Alan Joyce, Qantas’ chief executive, said at the unveiling of the 10-year partnership with Emirates: “This is the biggest arrangement Qantas has ever [gone] into with another airline . . . It will deliver benefits to all parts of the group.” Investors seemed to agree – Qantas shares closed up almost 7 per cent on Thursday at A$1.20.
The partnership, set to take effect in April after regulatory approval, has a code-share at its heart that will give Qantas passengers much greater choice on routes between Australia and Europe, the Middle East and Africa because they can fly on Emirates aircraft.
Qantas passengers are currently able to fly to five European cities with the Australian carrier and its partners but from next year that should reach 33.
Although Qantas will continue to operate the Kangaroo route – its twice daily service to London’s Heathrow airport – the partnership with Emirates gives the Australian carrier the opportunity to abandon lossmaking destinations. So Qantas is planning to withdraw its service to Frankfurt.
Just as importantly, the partnership affords Qantas the chance to restructure its Asian operations, partly because Emirates’ Dubai hub will replace Singapore as the stopover point for the Australian carrier’s European services.

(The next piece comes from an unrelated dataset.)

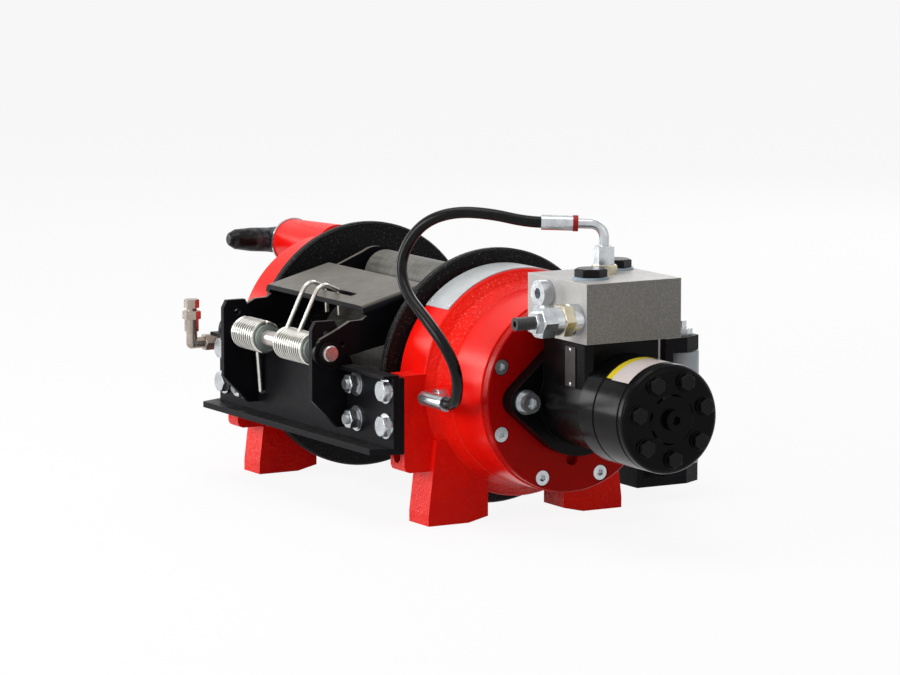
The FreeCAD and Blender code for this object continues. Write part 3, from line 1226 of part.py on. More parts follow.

Following this change, Nomura analysts said Qantas would fly into south-east Asia at times that suit business travellers, in a move that could improve its competitiveness against airlines including Cathay Pacific.
Overall, Macquarie analysts said the partnership with Emirates could generate an annual earnings uplift of A$80m ($82m) to A$90m for Qantas at the pre-tax level.
For Emirates, a key attraction of the Qantas deal is the opportunity to help fill its fast-expanding fleet of aircraft by flying some of the Australian carrier’s passengers.
State-controlled Emirates is the world’s largest operator of the Airbus A380 superjumbo, with 23 in the skies and another 67 on order, and from April it should be able to tap passengers from Qantas’s domestic operations.
Australia jostles with the UK as Emirates’ second most valuable market and it hopes the partnership with Qantas will bolster its position against rivals. Abu Dhabi-based Etihad Airways established a codeshare with Virgin Australia in 2010.
But this is not just about competition with Emirates’ Gulf rivals: routes between Australia and Europe are heavily contested, with the new breed of Chinese airlines, such as China Southern Airlines, vying with longer-established players like Singapore Airlines.
Analysts noted that the partnership between Emirates and Qantas is due to be far more than a simple code-share. They are proposing a joint-venture under which they share revenue and profit on flights between Australia and Dubai.
Qantas plans to remain a member of Oneworld, the global airline alliance, but Tim Clark, Emirates’ president, said the Gulf carrier had no wish to join this organisation or one of the alternatives. Emirates “[wants] to control our own destiny and not be beholden to anybody”, he added.
Emirates is now focused on expanding its services into the US – underlining how American carriers may therefore feel some of the Gulf-induced pain experienced by European and Asian airlines.